What to do: Find the string "materials" in the data, then copy every line where it is found.

Given material:
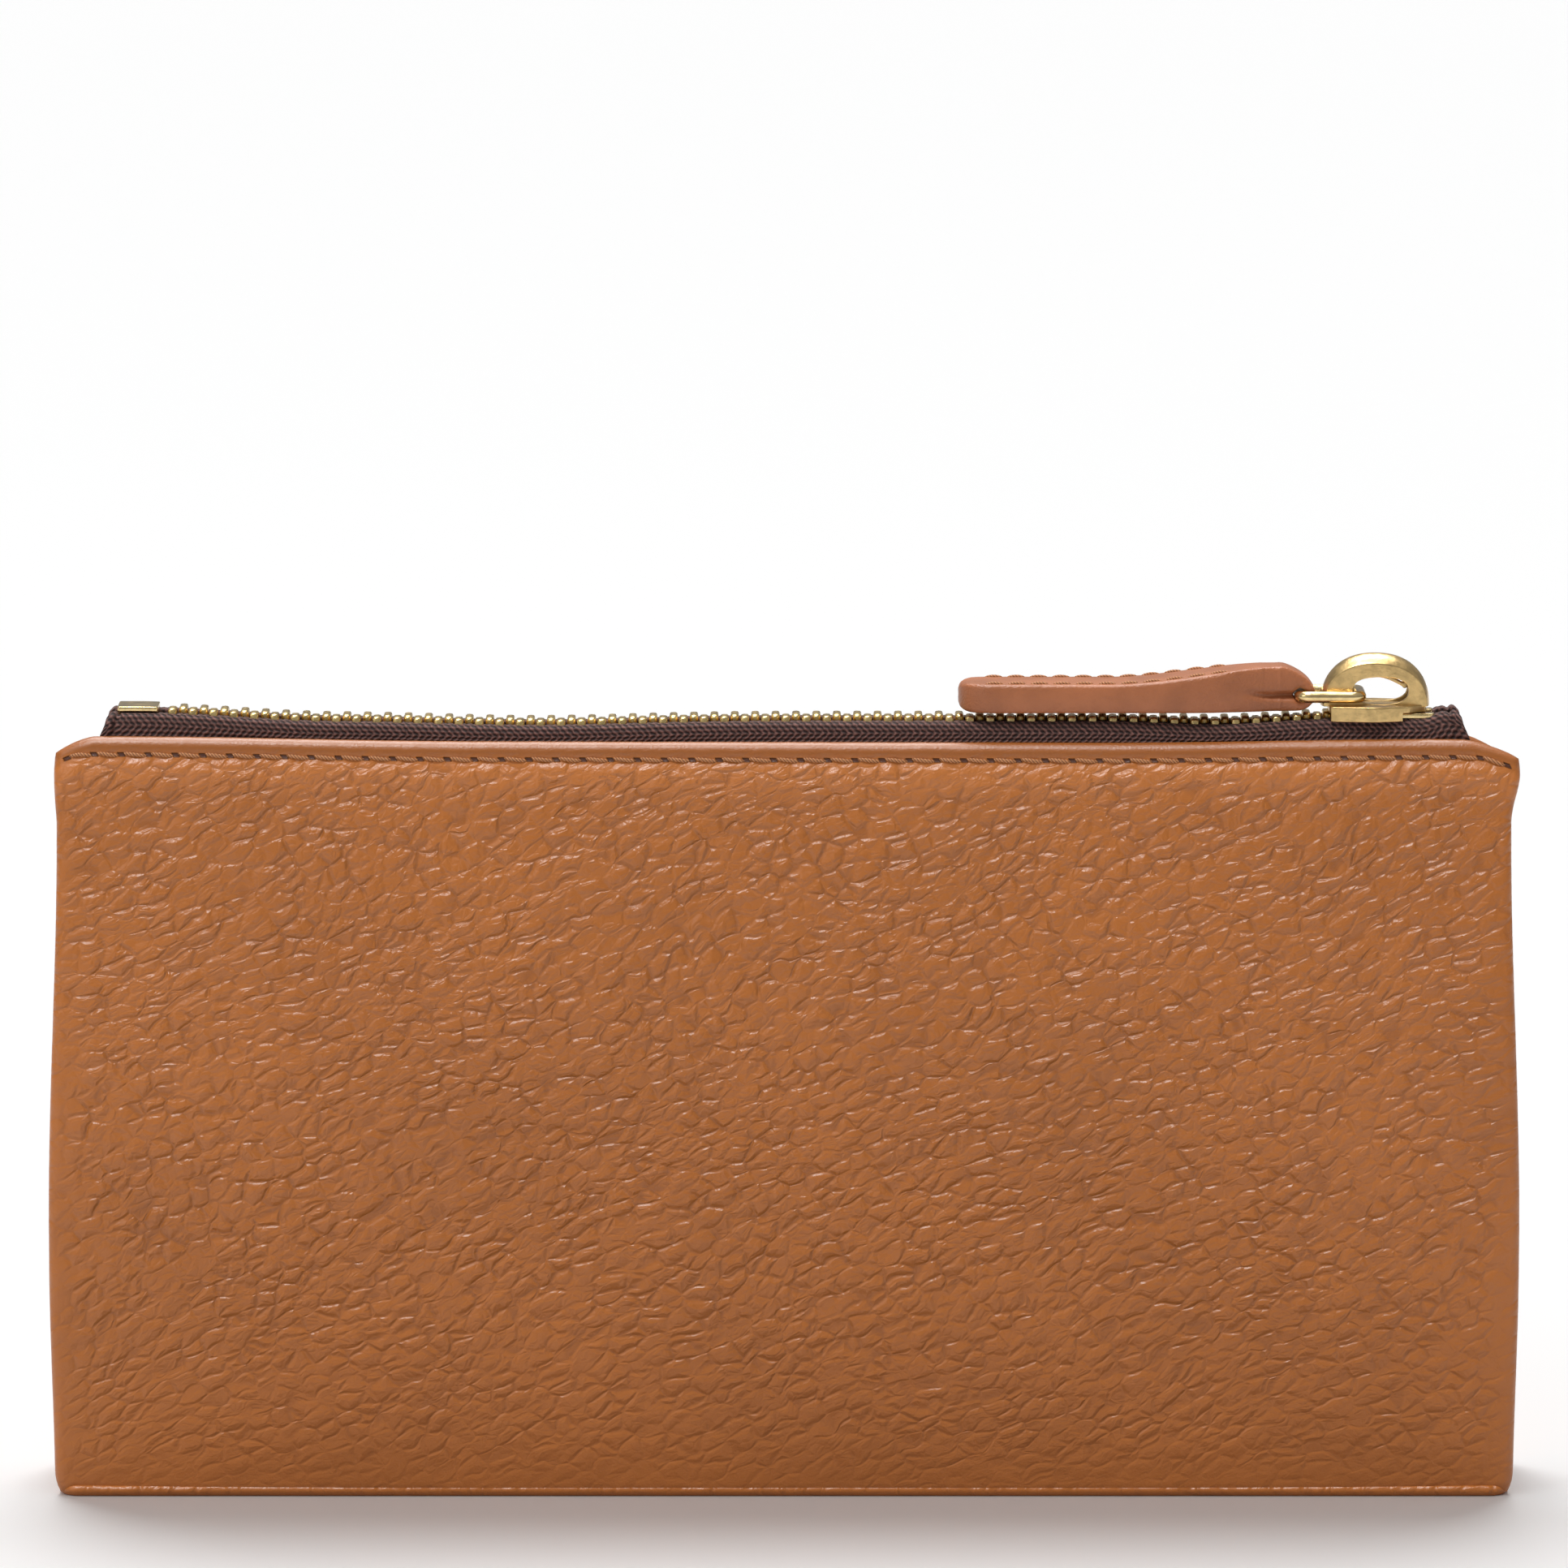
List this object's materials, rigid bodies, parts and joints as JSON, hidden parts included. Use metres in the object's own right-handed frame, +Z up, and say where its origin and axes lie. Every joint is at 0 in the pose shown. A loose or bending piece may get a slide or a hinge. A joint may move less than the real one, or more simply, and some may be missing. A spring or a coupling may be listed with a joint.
{
  "type": "zip wallet",
  "caption": "Long upright leather wallet with a metal zip along its top edge, card slots, two note compartments and a centre pocket.",
  "frame": {"origin": "middle of the underside of the base", "axes": "+X along the length towards the closed end of the zip, +Y towards the rear face, +Z up towards the zip"},
  "size_m": [0.19, 0.025, 0.1074],
  "materials": {
    "outer_leather": "pebbled, satin",
    "inner_leather": "smooth, satin",
    "tab_leather": "smooth with painted edges",
    "board": "matt",
    "lining_cloth": "woven cotton",
    "pocket_cloth": "woven cotton",
    "thread": "twisted thread",
    "tape": "twill zip tape",
    "teeth": "pale gold plate",
    "hardware": "cast, light antique gold"
  },
  "bodies": {
    "front_half": {"outer_leather_front": "outer_leather", "stiffener_board_front": "board", "lining_front": "lining_cloth", "card_slot_front_1": "inner_leather", "card_slot_front_2": "inner_leather", "card_slot_front_3": "inner_leather", "card_slot_front_4": "inner_leather", "top_stitching_front": "thread", "zip_tape_front": "tape", "zip_teeth_front": "teeth", "top_stop_front": "teeth", "outer_leather_base": "outer_leather", "stiffener_board_base": "board", "lining_base": "lining_cloth", "gusset_left": "lining_cloth", "gusset_right": "lining_cloth", "bottom_stop": "teeth"},
    "rear_half": {"outer_leather_rear": "outer_leather", "stiffener_board_rear": "board", "lining_rear": "lining_cloth", "card_slot_rear_1": "inner_leather", "card_slot_rear_2": "inner_leather", "card_slot_rear_3": "inner_leather", "card_slot_rear_4": "inner_leather", "top_stitching_rear": "thread", "zip_tape_rear": "tape", "zip_teeth_rear": "teeth", "top_stop_rear": "teeth"},
    "divider": {"divider_wall_front": "pocket_cloth", "divider_wall_rear": "pocket_cloth", "divider_base_fold": "pocket_cloth", "divider_seam_left": "pocket_cloth", "divider_seam_right": "pocket_cloth"},
    "slider": {"slider_body": "hardware", "slider_crown": "hardware"},
    "lock_pawl": {"lock_pawl": "hardware"},
    "pull_ring": {"pull_ring": "hardware"},
    "pull_tab": {"pull_tab_leather": "tab_leather", "pull_tab_stitching": "thread"}
  },
  "joints": [
    {"name": "slider_slide", "type": "slide", "parent": "front_half", "child": "slider", "axis": [-1, 0, 0], "range_m": [0, 0.15], "deforming": ["zip_teeth_front", "zip_teeth_rear", "zip_tape_front"]},
    {"name": "mouth_open", "type": "hinge", "parent": "front_half", "child": "rear_half", "pos_m": [0, 0.0118, 0.0024], "axis": [-1, 0, 0], "range_deg": [0, 18.05], "deforming": ["zip_tape_rear", "gusset_left", "gusset_right"]},
    {"name": "divider_swing", "type": "hinge", "parent": "front_half", "child": "divider", "pos_m": [0, 0, 0.006], "axis": [-1, 0, 0], "range_deg": [0, 9.05]},
    {"name": "ring_swing", "type": "hinge", "parent": "slider", "child": "pull_ring", "pos_m": [0.0744, 0, 0.1032], "axis": [0, 1, 0], "range_deg": [0, 110]},
    {"name": "tab_fold", "type": "hinge", "parent": "pull_ring", "child": "pull_tab", "pos_m": [0.06665, 0, 0.1032], "axis": [0, 1, 0], "range_deg": [0, 70]},
    {"name": "pawl_lift", "type": "hinge", "parent": "slider", "child": "lock_pawl", "pos_m": [0.0802, 0, 0.1044], "axis": [0, 1, 0], "range_deg": [0, 2.3]}
  ],
  "couplings": [
    {"joint": "mouth_open", "follows": "slider_slide", "rad_per_m": 2.0944},
    {"joint": "divider_swing", "follows": "slider_slide", "rad_per_m": 1.0472},
    {"joint": "pawl_lift", "follows": "ring_swing", "ratio": 0.02}
  ]
}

Complete response:
List this object's materials, rigid bodies, parts and joints as JSON, hidden parts included. Use metres in the object's own right-handed frame, +Z up, and say where its origin and axes lie. Every joint is at 0 in the pose shown. A loose or bending piece may get a slide or a hinge. A joint may move less than the real one, or more simply, and some may be missing. A spring or a coupling may be listed with a joint.
  "materials": {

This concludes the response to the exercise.